=== Extracted records ===

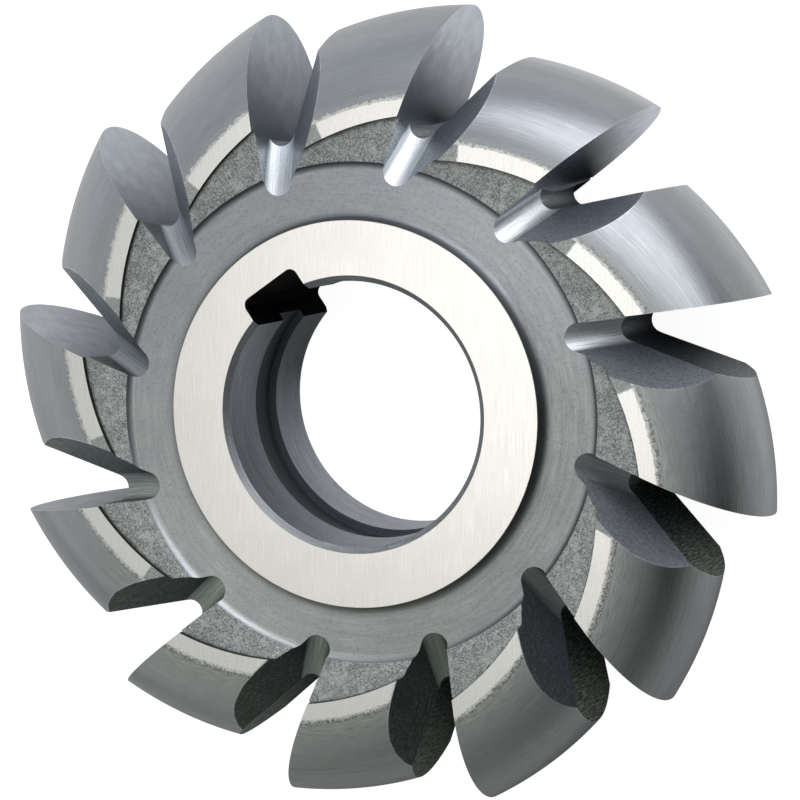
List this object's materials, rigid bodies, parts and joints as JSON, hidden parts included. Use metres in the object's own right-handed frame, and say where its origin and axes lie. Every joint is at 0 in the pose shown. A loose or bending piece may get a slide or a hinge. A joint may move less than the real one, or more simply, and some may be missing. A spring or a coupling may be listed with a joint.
{
  "type": "convex radius cutter",
  "caption": "Form-relieved milling cutter whose teeth have a convex half-circle profile, with a keyed and relieved bore, ground hub faces and a turned ring groove on each side.",
  "frame": {"origin": "centre of the back hub face, on the bore's axis, where the cutter lies on a surface", "axes": "+Z along the bore's axis, from the back face to the face shown in the picture; +Y through the middle of the keyway"},
  "size_m": [0.0978, 0.0978, 0.024],
  "materials": {
    "radius_cutter": "hardened tool steel: hub faces and tooth flanks ground bright, tooth form satin, web turned and partly rough"
  },
  "bodies": {
    "root": {"radius_cutter": "radius_cutter"}
  },
  "joints": []
}
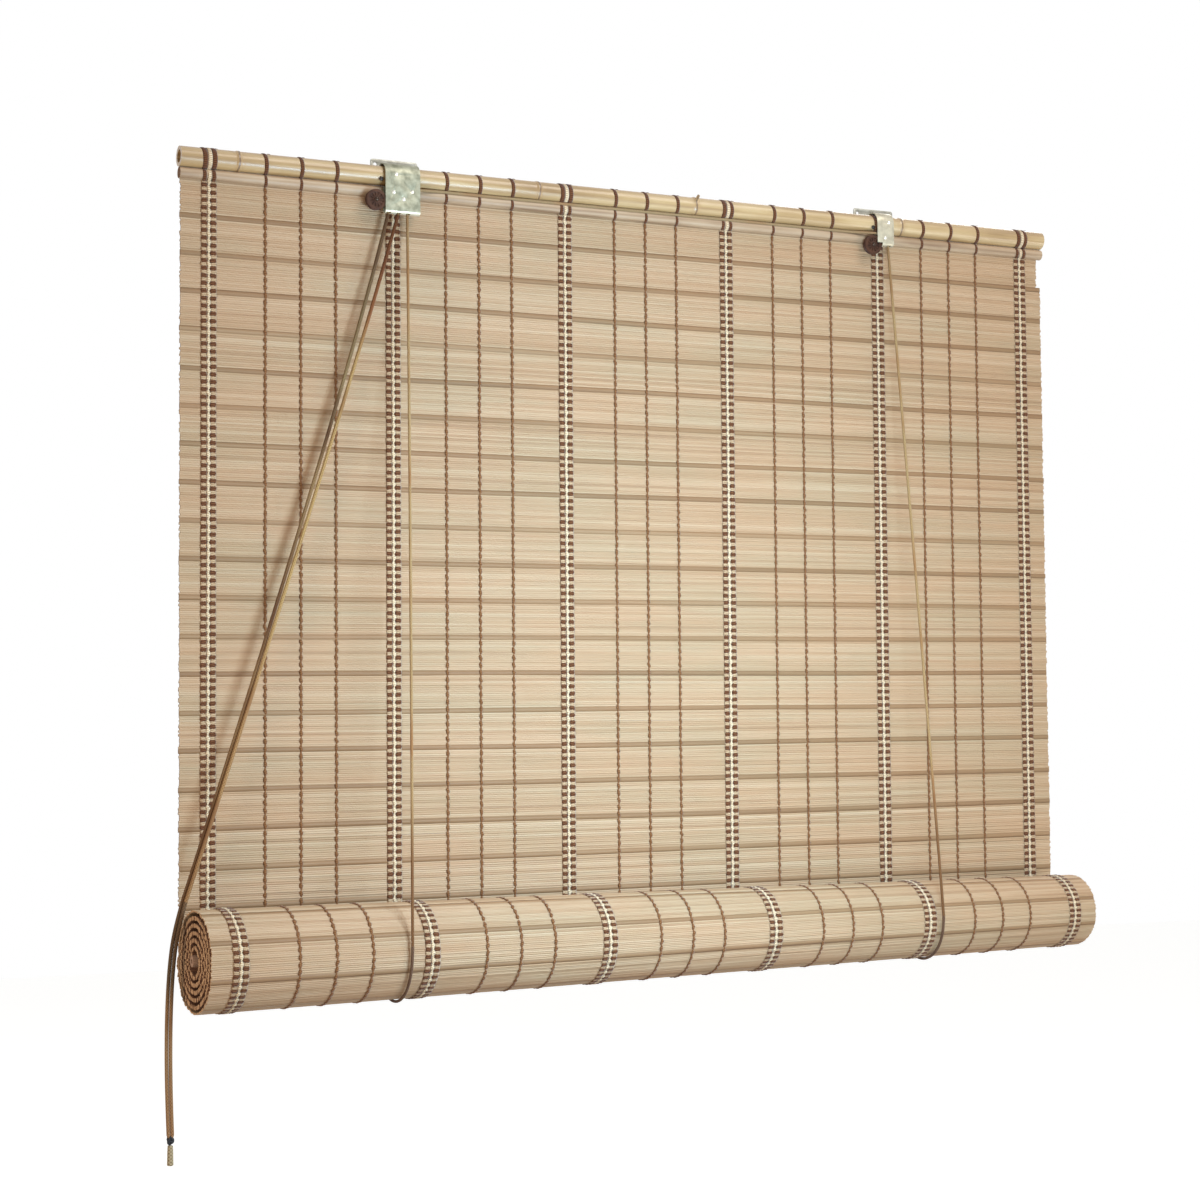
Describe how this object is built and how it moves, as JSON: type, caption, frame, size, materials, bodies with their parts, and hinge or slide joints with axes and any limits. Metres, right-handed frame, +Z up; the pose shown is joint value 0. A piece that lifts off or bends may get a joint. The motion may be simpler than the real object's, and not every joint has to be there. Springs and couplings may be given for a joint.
{
  "type": "roll up blind",
  "caption": "Half rolled bamboo reed blind with a cane head pole, two metal pulley brackets, lift cords under the roll and joined pull cords.",
  "frame": {"origin": "middle of the head pole, on its axis", "axes": "+X along the width, to the right seen from the room; +Y to the wall; +Z up"},
  "size_m": [1.2241, 0.1364, 1.1681],
  "materials": {
    "bamboo_cane": "semi gloss",
    "pale_stick": "satin",
    "reed": "matte",
    "brown_warp": "matte",
    "plated_sheet": "dull plated",
    "grey_sheet": "satin",
    "brown_plastic": "satin",
    "bright_steel": "polished",
    "dark_steel": "satin",
    "cord": "woven",
    "dark_knot": "woven",
    "bound_tip": "woven"
  },
  "bodies": {
    "headrail": {"top_pole": "bamboo_cane", "batten": "pale_stick", "hanging_mat": "reed", "pole_band_wraps": "brown_warp", "pole_thread_wraps": "brown_warp", "hanging_band_1": "brown_warp", "hanging_band_2": "brown_warp", "hanging_band_3": "brown_warp", "hanging_band_4": "brown_warp", "hanging_band_5": "brown_warp", "hanging_band_6": "brown_warp", "hanging_threads_1": "brown_warp", "hanging_threads_2": "brown_warp", "hanging_threads_3": "brown_warp", "hanging_threads_4": "brown_warp", "hanging_threads_5": "brown_warp", "lock_bracket": "plated_sheet", "guide_bracket": "plated_sheet", "lock_hanger": "grey_sheet", "guide_hanger": "grey_sheet", "axles": "bright_steel", "bracket_nails": "bright_steel", "stop_nails": "dark_steel", "cord_tacks": "dark_steel", "left_lift_cord_front": "cord", "left_lift_cord_back": "cord", "right_lift_cord_front": "cord", "right_lift_cord_back": "cord", "left_cord_in_lock": "cord", "crossing_cord": "cord", "pull_cord_a_upper": "cord", "pull_cord_b_upper": "cord"},
    "lift_carriage": {"left_lift_cord_loop": "cord", "right_lift_cord_loop": "cord"},
    "roll": {"rolled_mat": "reed", "bottom_rod": "pale_stick", "rolled_band_1": "brown_warp", "rolled_band_2": "brown_warp", "rolled_band_3": "brown_warp", "rolled_band_4": "brown_warp", "rolled_band_5": "brown_warp", "rolled_band_6": "brown_warp", "rolled_threads_1": "brown_warp", "rolled_threads_2": "brown_warp", "rolled_threads_3": "brown_warp", "rolled_threads_4": "brown_warp", "rolled_threads_5": "brown_warp"},
    "pull_end": {"pull_cord_a_tail": "cord", "pull_cord_b_tail": "cord", "pull_knot": "dark_knot", "pull_tip": "bound_tip"},
    "sheave_a": {"lock_sheave_a": "brown_plastic"},
    "sheave_b": {"lock_sheave_b": "brown_plastic"},
    "sheave_c": {"guide_sheave": "brown_plastic"},
    "wheel_a": {"lock_wheel": "brown_plastic"},
    "wheel_b": {"guide_wheel": "brown_plastic"}
  },
  "joints": [
    {"name": "lift", "type": "slide", "parent": "headrail", "child": "lift_carriage", "axis": [0, 0, 1], "range_m": [0, 0.78], "deforming": ["hanging_mat", "hanging_band_1", "hanging_band_2", "hanging_band_3", "hanging_band_4", "hanging_band_5", "hanging_band_6", "hanging_threads_1", "hanging_threads_2", "hanging_threads_3", "hanging_threads_4", "hanging_threads_5", "left_lift_cord_front", "right_lift_cord_front", "left_lift_cord_back", "right_lift_cord_back", "pull_cord_a_upper", "pull_cord_b_upper"]},
    {"name": "roll_spin", "type": "hinge", "parent": "lift_carriage", "child": "roll", "pos_m": [0, -0.0531, -0.9101], "axis": [0.9999, 0.0107, 0.0107], "range_deg": [-821, 0]},
    {"name": "pull", "type": "slide", "parent": "lift_carriage", "child": "pull_end", "axis": [0, 0, 1], "range_m": [-2.34, 0], "deforming": ["pull_cord_a_tail", "pull_cord_b_tail"]},
    {"name": "sheave_a_spin", "type": "hinge", "parent": "headrail", "child": "sheave_a", "pos_m": [-0.3436, -0.012, -0.022], "axis": [0, 1, 0], "continuous": true},
    {"name": "sheave_b_spin", "type": "hinge", "parent": "headrail", "child": "sheave_b", "pos_m": [-0.331, -0.012, -0.0295], "axis": [0, 1, 0], "continuous": true},
    {"name": "sheave_c_spin", "type": "hinge", "parent": "headrail", "child": "sheave_c", "pos_m": [0.344, -0.012, -0.01955], "axis": [0, 1, 0], "continuous": true},
    {"name": "wheel_a_spin", "type": "hinge", "parent": "headrail", "child": "wheel_a", "pos_m": [-0.365, -0.012, -0.032], "axis": [0, 1, 0], "continuous": true},
    {"name": "wheel_b_spin", "type": "hinge", "parent": "headrail", "child": "wheel_b", "pos_m": [0.3262, -0.012, -0.0295], "axis": [0, 1, 0], "continuous": true}
  ],
  "couplings": [
    {"joint": "roll_spin", "follows": "lift", "rad_per_m": -18.315},
    {"joint": "pull", "follows": "lift", "ratio": -3}
  ]
}
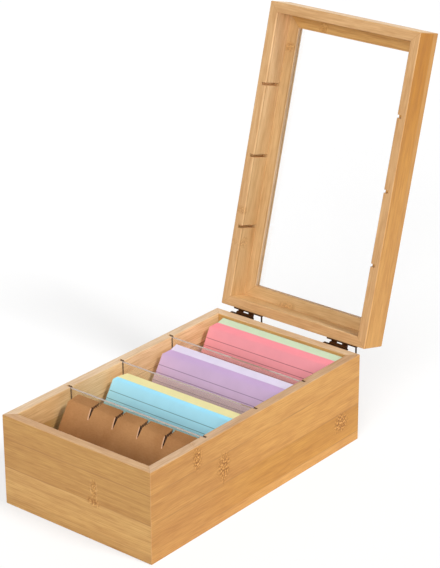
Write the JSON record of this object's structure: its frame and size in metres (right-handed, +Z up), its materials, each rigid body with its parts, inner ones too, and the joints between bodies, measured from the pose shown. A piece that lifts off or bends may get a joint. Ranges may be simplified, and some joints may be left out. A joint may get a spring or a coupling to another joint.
{
  "type": "recipe card box",
  "caption": "Bamboo box for 3 x 5 in cards, with lift-out clear dividers, leaning card stacks and a hinged lid with a clear window that leans open on stops.",
  "frame": {"origin": "middle of the box's underside", "axes": "+X to the right across the box, +Y from the front to the hinges, +Z up; the lid is open"},
  "size_m": [0.15, 0.3569, 0.3306],
  "materials": {
    "bamboo": "laminated bamboo strips under a satin clear lacquer",
    "clear_acrylic": "polished clear acrylic sheet",
    "hinge_bronze": "bronzed steel",
    "kraft_board": "uncoated kraft board",
    "blue_card": "smooth uncoated card with ruled lines",
    "yellow_card": "smooth uncoated card with ruled lines",
    "purple_card": "smooth uncoated card with ruled lines",
    "lavender_card": "smooth uncoated card with ruled lines",
    "pink_card": "smooth uncoated card with ruled lines",
    "green_card": "smooth uncoated card with ruled lines"
  },
  "bodies": {
    "box": {"front_wall": "bamboo", "rear_wall": "bamboo", "left_wall": "bamboo", "right_wall": "bamboo", "floor_panel": "bamboo", "left_hinge_box_leaf": "hinge_bronze", "right_hinge_box_leaf": "hinge_bronze", "left_hinge_pin": "hinge_bronze", "right_hinge_pin": "hinge_bronze", "box_hinge_screws": "hinge_bronze"},
    "lid": {"lid_front_wall": "bamboo", "lid_rear_wall": "bamboo", "lid_left_wall": "bamboo", "lid_right_wall": "bamboo", "lid_front_rail": "bamboo", "lid_rear_rail": "bamboo", "lid_left_rail": "bamboo", "lid_right_rail": "bamboo", "window_pane": "clear_acrylic", "left_hinge_lid_leaf": "hinge_bronze", "right_hinge_lid_leaf": "hinge_bronze", "lid_hinge_screws": "hinge_bronze"},
    "divider_front": {"front_divider": "clear_acrylic"},
    "divider_middle": {"middle_divider": "clear_acrylic"},
    "divider_rear": {"rear_divider": "clear_acrylic"},
    "guides": {"kraft_guides": "kraft_board"},
    "second_stack": {"blue_cards": "blue_card", "yellow_cards": "yellow_card"},
    "third_stack": {"purple_cards": "purple_card", "lavender_cards": "lavender_card"},
    "rear_stack": {"pink_cards": "pink_card", "green_cards": "green_card"}
  },
  "joints": [
    {"name": "lid_hinge", "type": "hinge", "parent": "box", "child": "lid", "pos_m": [0, 0.1336, 0.0762], "axis": [-1, 0, 0], "range_deg": [-104.8, 0]},
    {"name": "front_divider_lift", "type": "slide", "parent": "box", "child": "divider_front", "axis": [0, 0, 1], "range_m": [0, 0.08]},
    {"name": "middle_divider_lift", "type": "slide", "parent": "box", "child": "divider_middle", "axis": [0, 0, 1], "range_m": [0, 0.08]},
    {"name": "rear_divider_lift", "type": "slide", "parent": "box", "child": "divider_rear", "axis": [0, 0, 1], "range_m": [0, 0.08]},
    {"name": "guides_lift", "type": "slide", "parent": "box", "child": "guides", "axis": [0, 0, 1], "range_m": [0, 0.08]},
    {"name": "second_stack_lift", "type": "slide", "parent": "box", "child": "second_stack", "axis": [0, 0, 1], "range_m": [0, 0.08]},
    {"name": "third_stack_lift", "type": "slide", "parent": "box", "child": "third_stack", "axis": [0, 0, 1], "range_m": [0, 0.08]},
    {"name": "rear_stack_lift", "type": "slide", "parent": "box", "child": "rear_stack", "axis": [0, 0, 1], "range_m": [0, 0.08]}
  ]
}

===

## Your instructions
Filter the records above for "each" and copy every matching line.

## Finished answer
  "caption": "Form-relieved milling cutter whose teeth have a convex half-circle profile, with a keyed and relieved bore, ground hub faces and a turned ring groove on each side.",
Write the JSON record of this object's structure: its frame and size in metres (right-handed, +Z up), its materials, each rigid body with its parts, inner ones too, and the joints between bodies, measured from the pose shown. A piece that lifts off or bends may get a joint. Ranges may be simplified, and some joints may be left out. A joint may get a spring or a coupling to another joint.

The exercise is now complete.